Copy all lines holding the word "with" from the entries.
** start Information supplied **
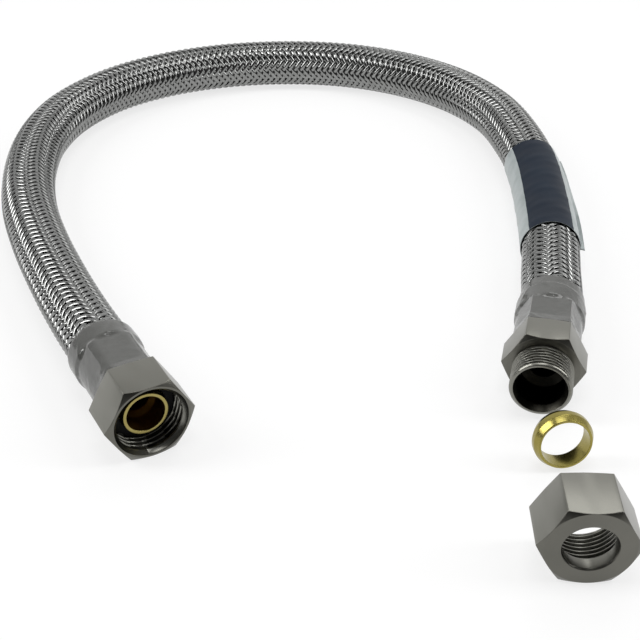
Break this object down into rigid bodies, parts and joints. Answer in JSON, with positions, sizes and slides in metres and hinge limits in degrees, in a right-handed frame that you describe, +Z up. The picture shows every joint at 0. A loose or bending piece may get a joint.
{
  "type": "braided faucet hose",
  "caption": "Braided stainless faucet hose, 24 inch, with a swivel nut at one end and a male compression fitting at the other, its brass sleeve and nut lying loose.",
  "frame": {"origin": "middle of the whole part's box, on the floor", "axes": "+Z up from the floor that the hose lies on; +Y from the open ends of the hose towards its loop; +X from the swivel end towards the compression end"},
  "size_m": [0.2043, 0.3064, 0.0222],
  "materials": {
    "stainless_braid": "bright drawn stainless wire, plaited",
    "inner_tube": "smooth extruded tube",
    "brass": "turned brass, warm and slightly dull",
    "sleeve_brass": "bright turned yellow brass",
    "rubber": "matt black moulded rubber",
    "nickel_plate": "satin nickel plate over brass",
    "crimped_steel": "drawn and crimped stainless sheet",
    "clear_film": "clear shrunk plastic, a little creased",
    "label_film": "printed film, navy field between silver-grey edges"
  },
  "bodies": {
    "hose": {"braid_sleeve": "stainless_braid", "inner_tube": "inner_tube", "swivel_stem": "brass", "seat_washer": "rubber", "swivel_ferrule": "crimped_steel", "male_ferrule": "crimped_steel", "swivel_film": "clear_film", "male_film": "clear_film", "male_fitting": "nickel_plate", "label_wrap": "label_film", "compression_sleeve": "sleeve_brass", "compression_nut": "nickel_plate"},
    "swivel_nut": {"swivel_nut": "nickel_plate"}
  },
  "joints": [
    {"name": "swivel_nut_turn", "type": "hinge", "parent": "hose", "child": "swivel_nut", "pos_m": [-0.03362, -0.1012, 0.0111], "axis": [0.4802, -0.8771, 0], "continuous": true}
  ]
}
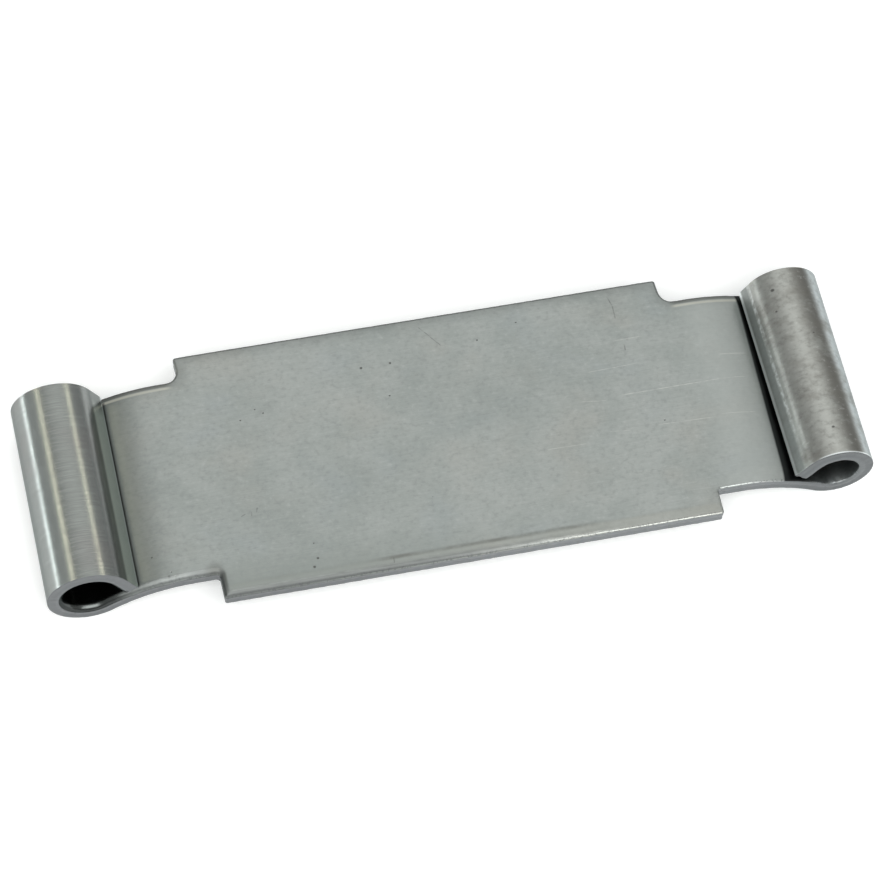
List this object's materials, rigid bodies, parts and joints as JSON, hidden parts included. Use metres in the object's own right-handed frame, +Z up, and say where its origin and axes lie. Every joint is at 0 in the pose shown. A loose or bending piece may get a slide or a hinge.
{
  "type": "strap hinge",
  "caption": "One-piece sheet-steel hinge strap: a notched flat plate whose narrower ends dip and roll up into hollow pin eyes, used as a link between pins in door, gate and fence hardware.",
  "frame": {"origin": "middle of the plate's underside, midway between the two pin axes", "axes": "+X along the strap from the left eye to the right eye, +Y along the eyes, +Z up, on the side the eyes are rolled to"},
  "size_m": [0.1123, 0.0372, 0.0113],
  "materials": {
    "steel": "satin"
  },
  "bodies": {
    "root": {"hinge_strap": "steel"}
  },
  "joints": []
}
** end Information supplied **
*Exercise response*
Break this object down into rigid bodies, parts and joints. Answer in JSON, with positions, sizes and slides in metres and hinge limits in degrees, in a right-handed frame that you describe, +Z up. The picture shows every joint at 0. A loose or bending piece may get a joint.
  "caption": "Braided stainless faucet hose, 24 inch, with a swivel nut at one end and a male compression fitting at the other, its brass sleeve and nut lying loose.",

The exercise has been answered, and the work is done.